To: NetBSD Packages Technical Discussion List <tech-pkg@netbsd.org>
From: Greg A. Woods <woods@most.weird.com>
List: tech-pkg
Date: 04/16/1999 18:03:04
[ On Friday, April 16, 1999 at 16:47:00 (-0400), Todd Vierling wrote: ]
> Subject: Re: FUBARed by overly protective check in pkg_add.....
>
> On Fri, 16 Apr 1999, Greg A. Woods wrote:
>
> : Ideally packages like PostgreSQL would install themselves with a pathname
> : prefix that includes their current version number, just as tcl/tk....
>
> How do you decide who gets the versioned paths and who doesn't? More
> importantly, which pkg gets the `versionless' path? (C.f. ssh1 vs. ssh2 and
> bin/ssh.)
Ah ha! Yes, that's the $64 question indeed!
With PostgreSQL (and probably tcl/tk and other "languages" and
"libraries") I think it's normally safe to to make the default
"versionless" path point to the latest & greatest version installed.
(How this gets done is another $64 question!) In theory anyone wanting
to explicitly go back to using the older release will be able to do so
by chosing the appropriate "versioned" pathname(s). However, this gets
tricky when the application doesn't explicilty support the upgrade
process in this manner.
In the case of ssh1 and ssh2 there's not much of a problem as there's
only one really "correct" solution (i.e. ssh2 must become the default
otherwise there's no reason for upgrading).
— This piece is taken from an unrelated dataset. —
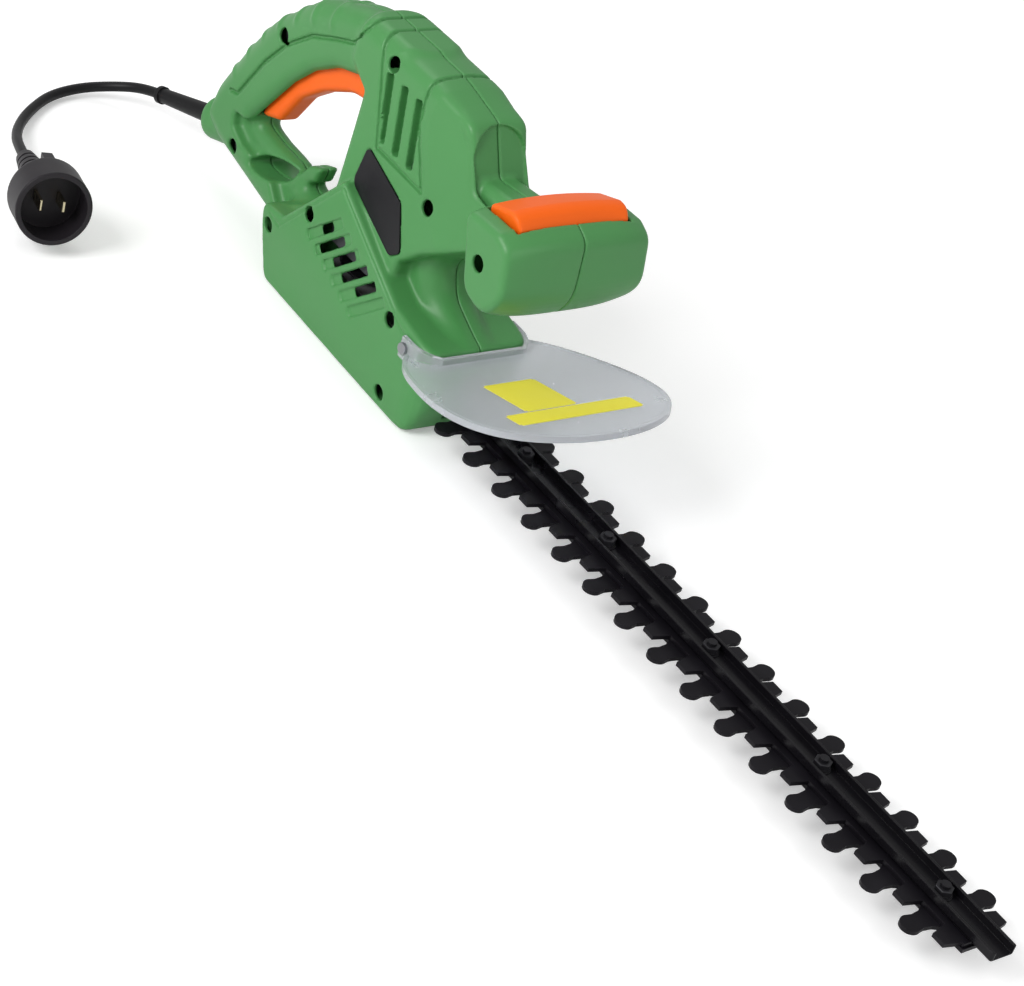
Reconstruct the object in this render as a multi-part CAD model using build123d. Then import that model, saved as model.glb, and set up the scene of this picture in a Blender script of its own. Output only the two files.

In this case the later
version knows how to deal with connections from, and connect to, the
earlier version (if indeed your security is lax enough to permit either
of those things to happen! ;-)
Perhaps unless the application specifically supports an upgrade process
(as in ssh2) the only automatable scheme is to install all such packages
only with "versioned" pathnames and perhaps to provide a simple script
that lets the administrator provide (and change) the default choice by
installing appropriate symlinks, etc.
However this is probably even more work, not less (i.e. when the package
fauthor doesn't support this scheme in the first place), so it's maybe
not a good option for the package system in general.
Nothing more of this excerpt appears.